> _Written request_
Each line below should be quoted exactly, please.

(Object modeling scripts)
***

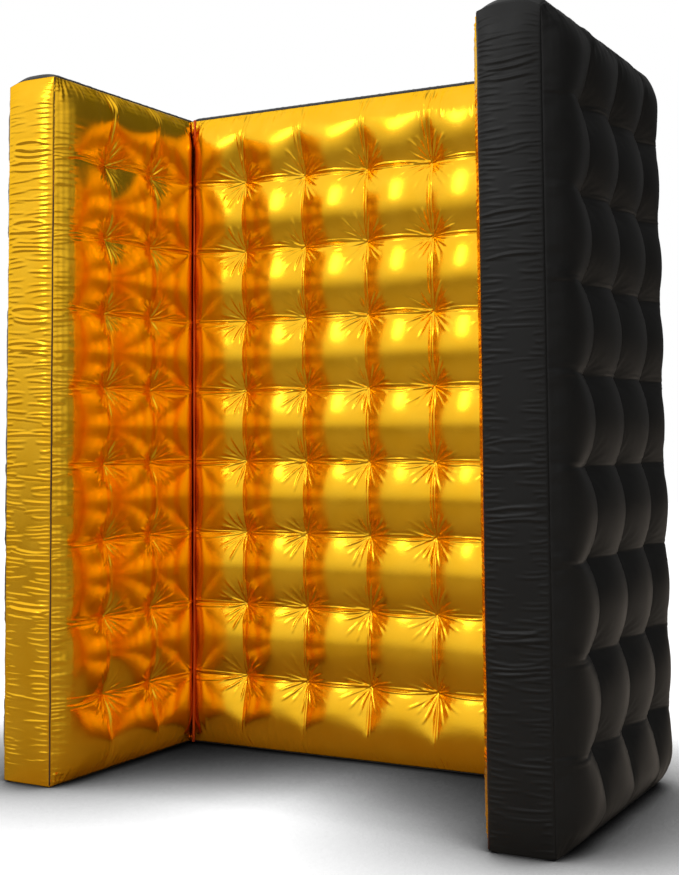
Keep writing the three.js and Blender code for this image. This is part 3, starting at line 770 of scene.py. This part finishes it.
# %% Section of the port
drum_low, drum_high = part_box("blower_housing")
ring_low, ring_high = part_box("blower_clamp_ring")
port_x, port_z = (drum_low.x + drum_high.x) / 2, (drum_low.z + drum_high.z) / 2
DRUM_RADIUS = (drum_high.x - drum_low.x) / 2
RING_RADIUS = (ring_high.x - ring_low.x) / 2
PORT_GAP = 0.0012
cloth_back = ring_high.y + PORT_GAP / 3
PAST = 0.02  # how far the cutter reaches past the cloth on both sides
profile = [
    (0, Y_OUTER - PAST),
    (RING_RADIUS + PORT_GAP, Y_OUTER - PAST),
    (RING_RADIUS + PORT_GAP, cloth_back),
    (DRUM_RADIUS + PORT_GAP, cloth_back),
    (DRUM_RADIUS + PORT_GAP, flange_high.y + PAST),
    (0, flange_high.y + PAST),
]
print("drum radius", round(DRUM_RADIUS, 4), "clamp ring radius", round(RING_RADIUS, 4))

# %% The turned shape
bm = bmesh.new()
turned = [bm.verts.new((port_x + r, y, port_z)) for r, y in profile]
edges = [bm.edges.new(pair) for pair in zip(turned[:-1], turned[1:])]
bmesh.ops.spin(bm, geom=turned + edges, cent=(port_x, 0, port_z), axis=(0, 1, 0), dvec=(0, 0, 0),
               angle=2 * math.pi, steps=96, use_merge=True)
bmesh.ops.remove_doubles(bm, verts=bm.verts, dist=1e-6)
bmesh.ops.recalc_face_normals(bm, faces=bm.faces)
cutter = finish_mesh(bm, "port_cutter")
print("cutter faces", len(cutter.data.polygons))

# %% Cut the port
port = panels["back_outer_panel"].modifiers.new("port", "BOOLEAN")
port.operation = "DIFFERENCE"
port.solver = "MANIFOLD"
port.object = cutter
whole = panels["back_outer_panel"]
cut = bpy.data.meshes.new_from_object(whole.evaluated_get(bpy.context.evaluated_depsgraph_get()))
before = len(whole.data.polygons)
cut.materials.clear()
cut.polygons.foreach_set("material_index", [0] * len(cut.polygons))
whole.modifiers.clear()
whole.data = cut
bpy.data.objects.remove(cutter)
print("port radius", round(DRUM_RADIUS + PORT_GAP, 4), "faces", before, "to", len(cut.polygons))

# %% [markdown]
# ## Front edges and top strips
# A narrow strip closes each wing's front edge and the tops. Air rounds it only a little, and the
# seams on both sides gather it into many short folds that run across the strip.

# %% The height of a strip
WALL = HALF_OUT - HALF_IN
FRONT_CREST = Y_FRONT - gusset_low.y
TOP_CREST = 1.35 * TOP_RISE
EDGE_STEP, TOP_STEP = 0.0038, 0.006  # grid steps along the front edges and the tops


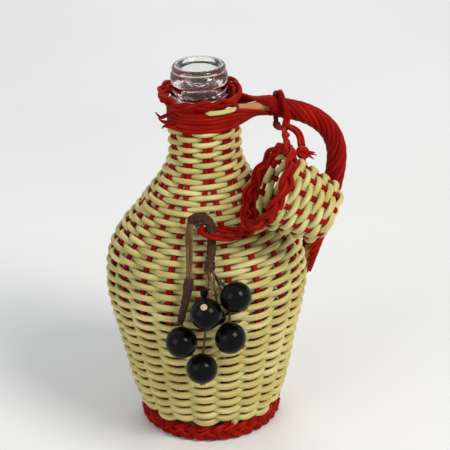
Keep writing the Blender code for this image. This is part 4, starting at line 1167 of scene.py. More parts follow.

***

> _Result of the exercise_
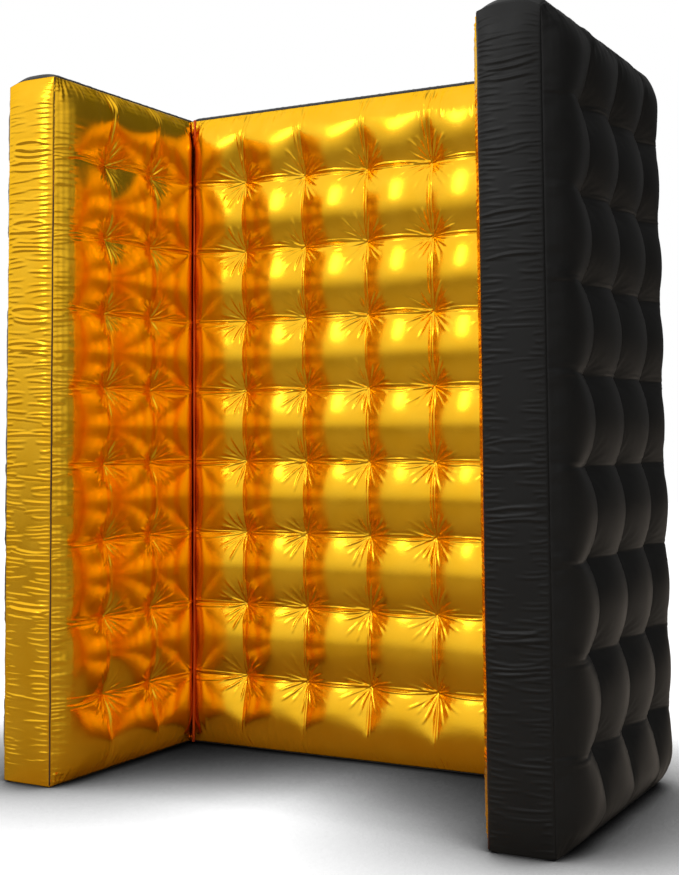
Keep writing the three.js and Blender code for this image. This is part 3, starting at line 770 of scene.py. This part finishes it.
# %% Section of the port
drum_low, drum_high = part_box("blower_housing")
ring_low, ring_high = part_box("blower_clamp_ring")
port_x, port_z = (drum_low.x + drum_high.x) / 2, (drum_low.z + drum_high.z) / 2
DRUM_RADIUS = (drum_high.x - drum_low.x) / 2
RING_RADIUS = (ring_high.x - ring_low.x) / 2
PORT_GAP = 0.0012
cloth_back = ring_high.y + PORT_GAP / 3
PAST = 0.02  # how far the cutter reaches past the cloth on both sides
profile = [
    (0, Y_OUTER - PAST),
    (RING_RADIUS + PORT_GAP, Y_OUTER - PAST),
    (RING_RADIUS + PORT_GAP, cloth_back),
    (DRUM_RADIUS + PORT_GAP, cloth_back),
    (DRUM_RADIUS + PORT_GAP, flange_high.y + PAST),
    (0, flange_high.y + PAST),
]
print("drum radius", round(DRUM_RADIUS, 4), "clamp ring radius", round(RING_RADIUS, 4))

# %% The turned shape
bm = bmesh.new()
turned = [bm.verts.new((port_x + r, y, port_z)) for r, y in profile]
edges = [bm.edges.new(pair) for pair in zip(turned[:-1], turned[1:])]
bmesh.ops.spin(bm, geom=turned + edges, cent=(port_x, 0, port_z), axis=(0, 1, 0), dvec=(0, 0, 0),
               angle=2 * math.pi, steps=96, use_merge=True)
bmesh.ops.remove_doubles(bm, verts=bm.verts, dist=1e-6)
bmesh.ops.recalc_face_normals(bm, faces=bm.faces)
cutter = finish_mesh(bm, "port_cutter")
print("cutter faces", len(cutter.data.polygons))

# %% Cut the port
port = panels["back_outer_panel"].modifiers.new("port", "BOOLEAN")
port.operation = "DIFFERENCE"
port.solver = "MANIFOLD"
port.object = cutter
whole = panels["back_outer_panel"]
cut = bpy.data.meshes.new_from_object(whole.evaluated_get(bpy.context.evaluated_depsgraph_get()))
before = len(whole.data.polygons)
cut.materials.clear()
cut.polygons.foreach_set("material_index", [0] * len(cut.polygons))
whole.modifiers.clear()
whole.data = cut
bpy.data.objects.remove(cutter)
print("port radius", round(DRUM_RADIUS + PORT_GAP, 4), "faces", before, "to", len(cut.polygons))

# %% [markdown]
# ## Front edges and top strips
# A narrow strip closes each wing's front edge and the tops. Air rounds it only a little, and the
# seams on both sides gather it into many short folds that run across the strip.

# %% The height of a strip
WALL = HALF_OUT - HALF_IN
FRONT_CREST = Y_FRONT - gusset_low.y
TOP_CREST = 1.35 * TOP_RISE
EDGE_STEP, TOP_STEP = 0.0038, 0.006  # grid steps along the front edges and the tops


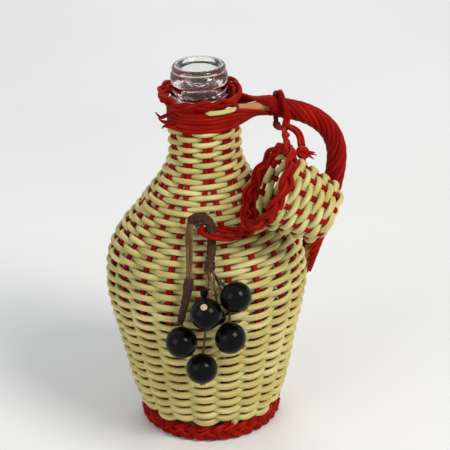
Keep writing the Blender code for this image. This is part 4, starting at line 1167 of scene.py. More parts follow.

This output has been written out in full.